The things that defile a person, according to Jesus, are things that pertain to character, to sinful human nature. Defilement here is defined in terms of spiritual uncleanness.  He is not endorsing unclean “food.”

In a similar passage (Mark 7: 19-23) in some modern translations, it is said in parentheses (vs. 19) that Jesus is declaring all food clean. But that is a preconception brought to the table by the translators as an editorial comment. It is not in the manuscript.

It doesn’t even make sense that anything put into the body as food is somehow sanctified as healthy and wholesome.

Jesus was making the point that physical food is naturally purged from the body, but true defilement comes from sheltering and holding onto spiritual uncleanness in the heart or mind.

Jesus wanted the Pharisees to recognize that they were harboring sin, a poison in their hearts; namely the desire to murder Him. He wanted them to understand that when one plots and lies, as they were doing, one spiritually defiles himself.

When the entire 15th chapter of Matthew is taken into context, diet doesn’t have anything to do with it. Jesus is addressing a hypocritical tradition. In this case, the Pharisees’ concern and insistence on the ceremonial washing of hands before eating. This, in their minds, was to cleanse away the defilement of having touched any object or gentile person.

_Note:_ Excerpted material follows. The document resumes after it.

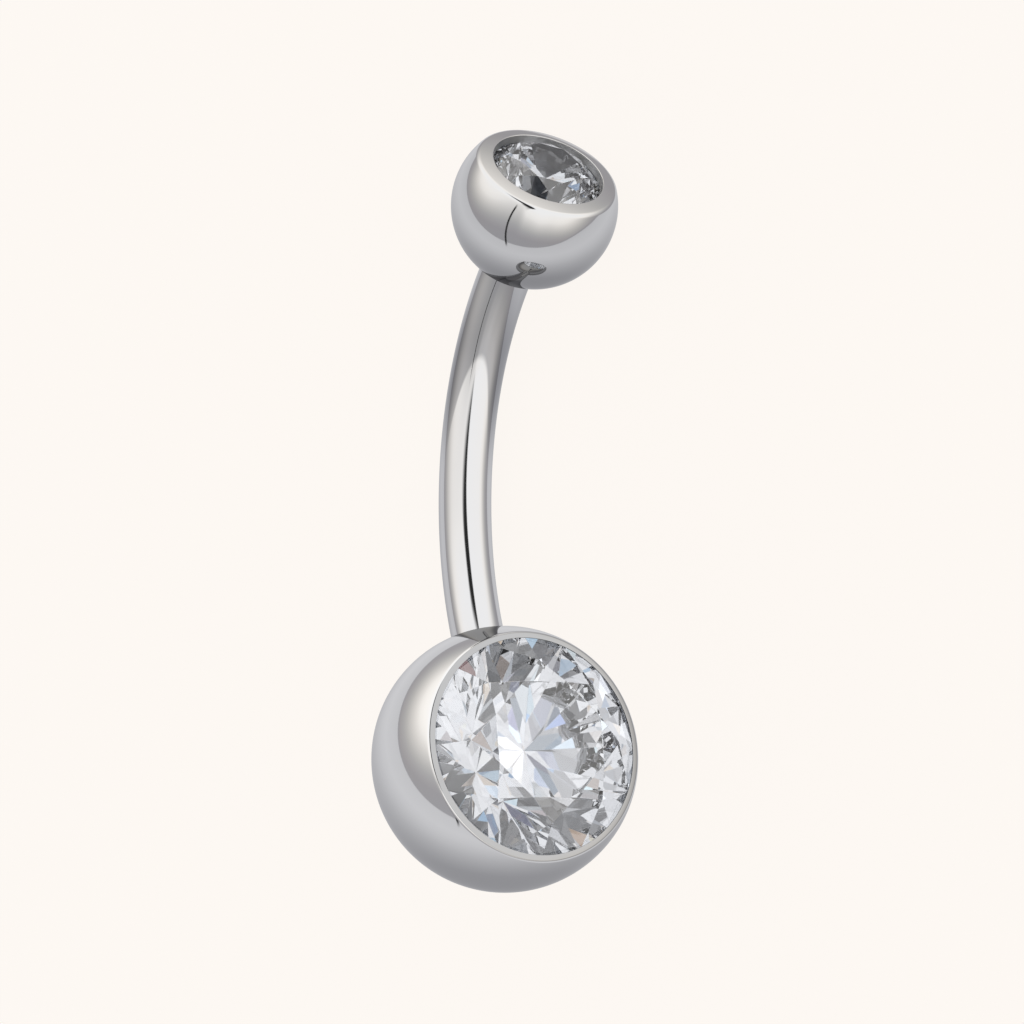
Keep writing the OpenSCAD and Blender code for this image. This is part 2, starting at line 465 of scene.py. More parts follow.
@dataclass(frozen=True)
class Steel:
    """Stainless steel, polished or left as it was cut.

    Its roughness varies by the spread, and its duller patches keep a dull share of its colour.
    Where a group paints a dark reflection on it, it turns to the shaded colour.
    """

    name: str
    colour: Colour
    roughness: float
    spread: float
    lines: float
    mark_height: float
    dull_share: float = 0.97
    shaded_colour: Colour = (0.08, 0.085, 0.11)

    def material(self, marks: bpy.types.NodeTree,
                 shading: bpy.types.NodeTree | None = None) -> bpy.types.Material:
        """Builds the finish.

        Args:
            marks: The group that gives polishing marks.
            shading: The group that gives the normal and the painted dark reflection, if any.

        Returns:
            A material of this name.
        """
        made, sheet, shader = new_material(self.name)
        place = sheet.place()
        worn = sheet.group(marks, Place=place, Roughness=self.roughness, Spread=self.spread,
                           Lines=self.lines)
        tone = sheet.smooth(worn.outputs["Roughness"], self.roughness - self.spread,
                            self.roughness + self.spread)
        dull = tuple(self.dull_share * part for part in self.colour)
        colour = sheet.mix(tone, self.colour, dull)
        shader.inputs["Metallic"].default_value = 1.0
        sheet.put(shader.inputs["Roughness"], worn.outputs["Roughness"])
        bump = sheet.add("Bump")
        bump.inputs["Strength"].default_value = 1.0
        bump.inputs["Distance"].default_value = self.mark_height * MM
        sheet.put(bump.inputs["Height"], worn.outputs["Height"])
        if shading:
            shaded = sheet.group(shading, Place=place)
            sheet.put(bump.inputs["Normal"], shaded.outputs["Normal"])
            # Painted dark reflection: the base colour turns to the shaded colour by the group's
            # share
            colour = sheet.mix(shaded.outputs["PaintedReflection"], colour, self.shaded_colour)
        sheet.put(shader.inputs["Base Color"], colour)
        sheet.put(shader.inputs["Normal"], bump.outputs["Normal"])
        return made


@dataclass(frozen=True)
class ClearCut:
    """Clear cut stone with polished facets."""

    name: str
    colour: Colour
    refraction: float
    haze: float
    cloud_scale: float = 0.8
    deep_share: float = 0.985
    wiped: tuple[float, float] = (0.56, 0.75)

    def material(self) -> bpy.types.Material:
        """Builds the finish.

        Returns:
            A material of this name.
        """
        made, sheet, shader = new_material(self.name)
        cloud = sheet.noise(sheet.place(), self.cloud_scale)
        deep = tuple(self.deep_share * part for part in self.colour)
        sheet.put(shader.inputs["Base Color"], sheet.mix(cloud, self.colour, deep))
        sheet.put(shader.inputs["Roughness"], sheet.smooth(cloud, *self.wiped, 0.0, self.haze))
        shader.inputs["IOR"].default_value = self.refraction
        shader.inputs["Transmission Weight"].default_value = 1.0
        return made


# Name, colour, roughness, its spread, strength of the marks and their height in millimetres
SMALL_BALL_POLISH = Steel("small_ball_polish", (0.706, 0.707, 0.712), 0.045, 0.03, 1.0, 0.00006)
LARGE_BALL_POLISH = Steel("large_ball_polish", (0.80, 0.80, 0.802), 0.045, 0.03, 1.0, 0.00006)
BROAD_RIM_POLISH = Steel("broad_rim_polish", (0.73, 0.72, 0.71), 0.06, 0.03, 1.0, 0.00008)
# Painted shade: a darker copy of the ball's polished steel on the large ball's narrow rim
SHADED_NARROW_RIM_POLISH = Steel("shaded_narrow_rim_polish", (0.46, 0.462, 0.468), 0.08, 0.03, 1.0, 0.00008)
WALL_SATIN = Steel("wall_satin", (0.60, 0.595, 0.59), 0.36, 0.05, 1.0, 0.0002)
# Painted shade: near black steel on the large ball's shallow inner wall, for the shadow gap round
# its stone
PAINTED_SHADE_WALL = Steel("painted_shade_wall", (0.07, 0.07, 0.072), 0.5, 0.1, 1.0, 0.0006)
PALE_SEAT = Steel("pale_seat", (0.76, 0.77, 0.79), 0.42, 0.05, 1.0, 0.0002)
GREY_SEAT = Steel("grey_seat", (0.26, 0.26, 0.27), 0.5, 0.1, 1.0, 0.0006)
BAR_POLISH = Steel("bar_polish", (0.70, 0.70, 0.71), 0.05, 0.03, 1.0, 0.00006)
THREAD_METAL = Steel("thread_metal", (0.62, 0.61, 0.60), 0.2, 0.08, 1.0, 0.0008)
STONE = ClearCut("clear_cut_stone", (0.995, 0.997, 1.0), 2.16, 0.012)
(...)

The passage’s meaning (in either Matthew or Mark) is not about Jesus’ approval or disapproval of what can be eaten. It is about the ceremonial washing of hands and its relevance or comparison to the washing of one’s soul.

Not About Jewish Food 

Some have insisted that God identified the distinction between clean and unclean meats for only Jewish ceremonial purposes. However the early verses of Leviticus 11 and Deuteronomy 14 clearly show that God’s instructions had to do with what animals could and could not be eaten as everyday food.

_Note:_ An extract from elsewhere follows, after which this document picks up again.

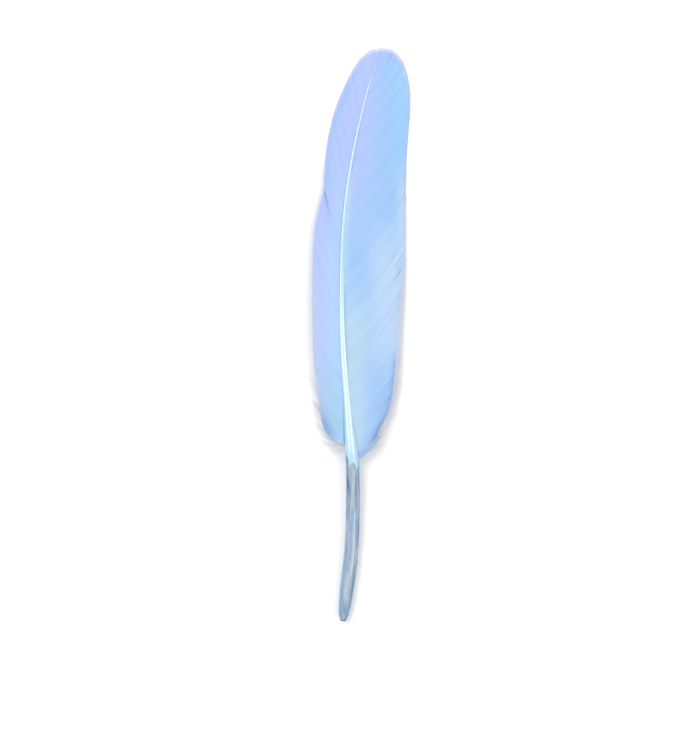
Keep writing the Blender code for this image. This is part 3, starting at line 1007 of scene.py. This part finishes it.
def studio():
    """An even white room with one large light above and to the left."""
    world = bpy.data.worlds.new("white_room")
    world.use_nodes = True
    world.node_tree.nodes["Background"].inputs["Color"].default_value = (1, 1, 1, 1)
    world.node_tree.nodes["Background"].inputs["Strength"].default_value = 0.72 * STUDIO_GAIN
    bpy.context.scene.world = world
    soft_light("left_light", (-0.45, 0.35, 0.8), 0.5, 3.8 * STUDIO_GAIN)
    soft_light("right_light", (0.5, -0.1, 0.7), 0.4, 1.3 * STUDIO_GAIN)
    bpy.context.scene.view_settings.view_transform = "Standard"


LENS_MM = 100.0
SENSOR_MM = 36.0


def camera():
    """Straight above, as the photograph was taken, with the feather at its place and size in the frame."""
    across = (PHOTO_WIDE / 2 - QUILL_END_PIXEL[0]) * MM_PER_PIXEL + SHAFT_SIDE[0][1]
    forward = (QUILL_END_PIXEL[1] - PHOTO_HIGH / 2) * MM_PER_PIXEL
    distance = PHOTO_HIGH * MM_PER_PIXEL / SENSOR_MM * LENS_MM
    data = bpy.data.cameras.new("camera")
    data.lens = LENS_MM
    data.sensor_width = SENSOR_MM
    data.clip_start = 0.01
    holder = bpy.data.objects.new("camera", data)
    holder.location = to_row([across, forward, distance])
    bpy.context.scene.collection.objects.link(holder)
    bpy.context.scene.camera = holder


def make_feather():
    """Every piece of the feather."""
    barbs = silk("dyed_silk")
    fluff = down_thread("pale_down", DOWN_WHITE)
    strand = down_thread("blue_barb", STRAND_BLUE)
    add_piece("narrow_vane", vane_mesh("narrow_vane", NARROW, 11), barbs)
    add_piece("wide_vane", vane_mesh("wide_vane", WIDE, 12), barbs)
    add_piece("ridge", ridge_mesh("ridge"), ridge_horn("pale_horn"))
    add_piece("quill", quill_mesh("quill"), clear_horn("clear_horn"))
    add_piece("quill_skins", skins_mesh("quill_skins"), dry_skin("dry_skin"))
    add_piece("quill_scar", scar_mesh("quill_scar"), dark_scar("dark_scar"))
    add_piece("narrow_down", down_mesh("narrow_down", DOWN[0], 21), fluff)
    add_piece("wide_down", down_mesh("wide_down", DOWN[1], 22), fluff)
    add_piece("loose_barbs", loose_mesh("loose_barbs"), strand)


make_feather()
table_top()
studio()
camera()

That the law of unclean meat is only for Jewish people is also erroneous. God first laid down the clean/unclean animal law during the time of Noah when the Jewish nation didn’t exist. God made that restrictive law for all of humanity when Noah was instructed to lead clean animals into the ark by sevens and the unclean animals by twos—the clean obviously for food; the unclean to preserve and continue the species (Gen. 7: 1-3).

Conclusion

Perhaps the reason that so many lock onto one verse that seems to be giving license to eating anything is because they don’t want to change. They aren’t willing to crucify their affections for the tasty delights they’ve enjoyed for so many years?

 However, if one truly wants to understand a verse in order to be in compliance with God’s will, a look should be taken at all the verses pertaining to the topic at hand. Having made an attempt to do that with this subject, an honest answer emerged as to what the Bible says about food.

Consequently, we should consider eating according to God’s will and embrace it for what it is—a call to eat the Holy Spirit’s fruit of self-control. We should be willing to consider eating according to God’s health laws as an act of spiritual worship, proving that God’s will is good and acceptable.